In re Estate of Boniface Okello Okumu (Deceased) [2021] KEHC 8319 (KLR)
Full Case Text
REPUBLIC OF KENYA
IN THE HIGH COURT OF KENYA
AT BUSIA
SUCCESSION CAUSE NO.288 OF 2009
IN THE MATTER OF THE ESTATE OF BONIFACE OKELLO OKUMU (DECEASED)
R U L I N G
[1]The deceased BONIFACE OKELLO OKUMUpassed away on the 31st August 1979 at the age of sixty five (65) years leaving behind his children, Okumu Okello, Stephen Egesa Okello, Odero Okello, Benard Ojiambo Nyangweso, Francis Joseph Bwire Okumu and Anyango Okello (herein beneficiaries). His sole immovable property consisted of land parcel NO.SOUTH TESO/ANGOROMO/380. After a considerable period of time the beneficiaries Stephen Egesa Okello and Odero Okello petitioned for letters of administration intestate respecting the estate of the deceased. This was on the 14th October 2009, and on the 1st February 2010 the grant was accordingly issued.

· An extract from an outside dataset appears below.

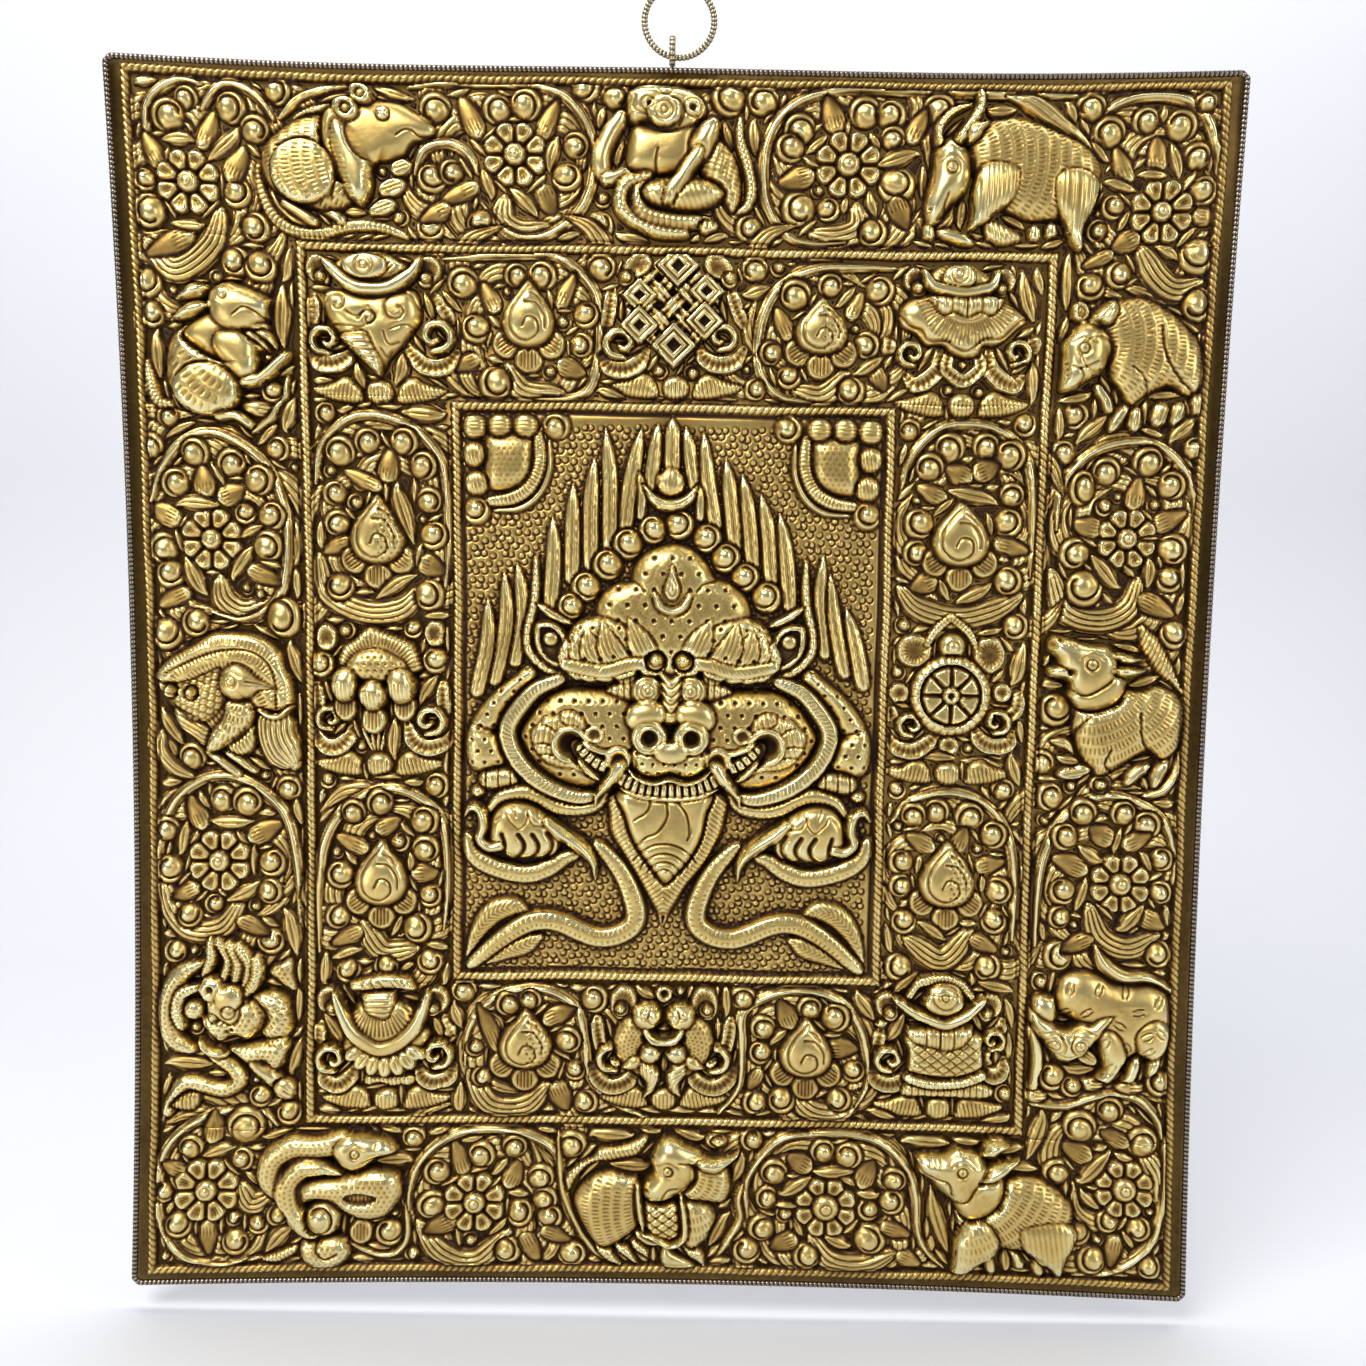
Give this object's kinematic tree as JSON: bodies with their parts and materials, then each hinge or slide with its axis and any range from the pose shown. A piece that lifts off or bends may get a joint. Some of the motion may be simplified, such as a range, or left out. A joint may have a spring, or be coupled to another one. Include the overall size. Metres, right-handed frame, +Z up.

Thereafter, the first petitioner STEPHEN EGESA OKELLObelatedly on the 27th November, 2012, took out the necessary summons for confirmation of grant on the basis of the mode of distribution set out in the supporting affidavit and the consent of distribution filed herein on 30th May 2013, and a further affidavit dated 26th June 2018, deponed by THE SECOND PETITIONER, ODERO OKELLO.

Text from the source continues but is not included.